Couples Therapy: Myths and Reality

Many misconceptions about couples therapy get in the way of couples seeking help. Ruth Jampol PhD, an EFT therapist, lists some common myths and truth about them.

1. The therapist will take sides.

An Emotionally Focused Couples (EFT) therapist is trained to recognize how both partners contribute to their dance of anger or disconnection. Successful therapy invariably requires each partner to understand his or her role in the couple’s distress.

2. The therapist will tell us we should break up.

The role of an EFT therapist is to help couples understand how their relationship has gone wrong and to guide them- for as long as they are willing to try- in how to repair it. The decision of whether to stay in a relationship always belongs to the couple.

3. We are too far gone; the situation is hopeless.

Many couples worry that their problems have gone on so long, there is no hope of improving their relationship. But even long-standing problems can be resolved with EFT therapy. The intensity of anger also does not necessarily indicate that a relationship can’t be improved. The only clear sign that EFT therapy won’t help is if one or both partners have become so disengaged they are no longer willing to try.

4. Talking about our problems will make things worse.

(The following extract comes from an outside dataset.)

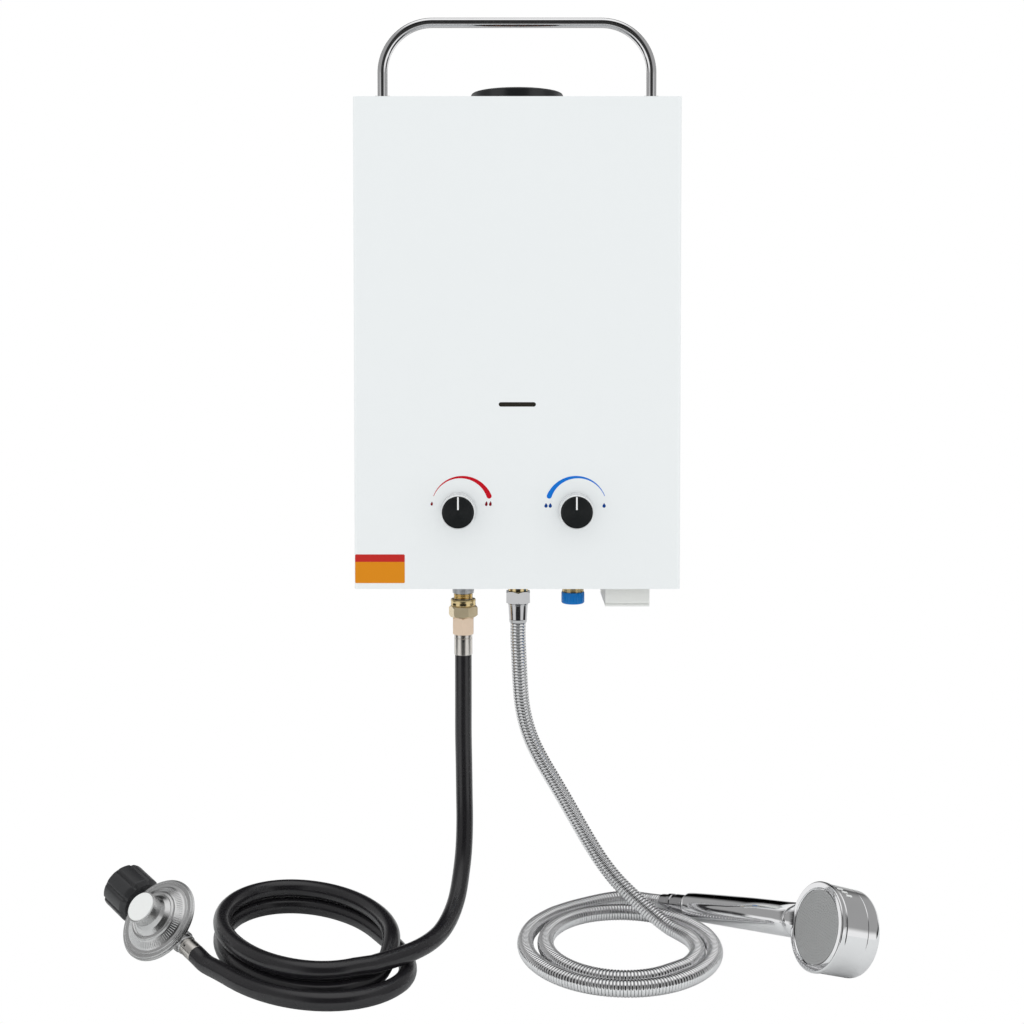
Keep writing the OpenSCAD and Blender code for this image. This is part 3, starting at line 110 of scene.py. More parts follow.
class Graph:
    """A shader node tree that is written by short calls."""

    def __init__(self, tree: bpy.types.NodeTree) -> None:
        """Starts on an empty tree.

        Args:
            tree: the node tree to fill.
        """
        self.tree = tree
        tree.nodes.clear()

    def add(self, kind: str, props: dict | None = None, **inputs: Value) -> bpy.types.Node:
        """Adds a node.

        Args:
            kind: the node's type without its ShaderNode prefix.
            props: attributes to set on the node.
            inputs: sockets to set, by name with _ for a space, to a value or an output socket.

        Returns:
            The new node.
        """
        node = self.tree.nodes.new("ShaderNode" + kind)
        for key, value in (props or {}).items():
            setattr(node, key, value)
        for key, value in inputs.items():
            self.set(node, key.replace("_", " "), value)
        return node

    def set(self, node: bpy.types.Node, name: str | int, value: Value) -> None:
        """Sets or links one input of a node.

        Args:
            node: the node.
            name: the input's name or number.
            value: a plain value, a colour, or an output socket to link from.
        """
        socket = node.inputs[name]
        if isinstance(value, bpy.types.NodeSocket):
            self.tree.links.new(value, socket)
        elif socket.type == "RGBA":
            socket.default_value = (*value, 1.0)
        else:
            socket.default_value = value

    def math(self, op: str, *values: Value, clamp: bool = False) -> bpy.types.NodeSocket:
        """Adds a math node.

        Args:
            op: its operation.
            values: up to three numbers or sockets.
            clamp: whether the result is held between 0 and 1.

        Returns:
            The result's socket.
        """
        node = self.add("Math", {"operation": op, "use_clamp": clamp})
        for i, value in enumerate(values):
            self.set(node, i, value)
        return node.outputs[0]

    def mix(self, factor: Value, a: Value, b: Value, kind: str = "RGBA") -> bpy.types.NodeSocket:
        """Adds a mix node.

        Args:
            factor: 0 gives a and 1 gives b.
            a, b: colours, or numbers where kind is FLOAT.
            kind: RGBA or FLOAT.

        Returns:
            The result's socket.
        """
        node = self.add("Mix", {"data_type": kind})
        first, result = MIX_SOCKETS[kind]
        for i, value in ((0, factor), (first, a), (first + 1, b)):
            self.set(node, i, value)
        return node.outputs[result]

    def step(self, value: Value, low: float, high: float) -> bpy.types.NodeSocket:
        """Adds a smooth step.

        Args:
            value: the number to look at.
            low: where the result leaves 0.
            high: where it reaches 1.

        Returns:
            The result's socket.
        """
        node = self.add("MapRange", {"interpolation_type": "SMOOTHSTEP"}, Value=value)
        self.set(node, 1, low)
        self.set(node, 2, high)
        return node.outputs[0]

    def place(self) -> bpy.types.NodeSocket:
        """Position in object coordinates, which are the CAD's frame."""
        return self.add("TexCoord").outputs["Object"]

    def noise(self, scale: Value, detail: float) -> bpy.types.NodeSocket:
        """Noise value at a point of the object."""
        node = self.add("TexNoise", Vector=self.place(), Scale=scale, Detail=detail)
        return node.outputs[0]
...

Many couples have experienced that their own attempts to talk about their problems have made things worse, so this concern is understandable. They may even have had previous experiences in therapy where talking did make things worse. However, an EFT therapist is trained to create a safe space where problems can be discussed productively. In many cases, the therapist will be able to help partners see each other’s struggles in new ways that open the door to healing and reconciliation.

5. Couples therapy is a waste of time and does not work.

EFT has years of research demonstrating its effectiveness in helping couples improve their relationships, and follow-up studies show these improvements are long lasting. EFT is is one of a handful of couples therapies designated as empirically supported by the American Psychological Association.  A therapist trained in EFT is guided by a roadmap that has one of the strongest track records in helping distressed couples.

6. We (or he or she) need individual therapy first.

A growing body of evidence suggests that successful couples therapy can actually reduce an individual’s symptoms of depression, anxiety, posttraumatic stress, and other psychological disorders. At the very least, a stronger, more supportive relationship will reduce the suffering both partners experience when one partner is struggling with a psychological disorder. Couples therapy may not be the only treatment needed when a partner has significant psychological symptoms, but when the relationship has suffered, it is often the best place to start.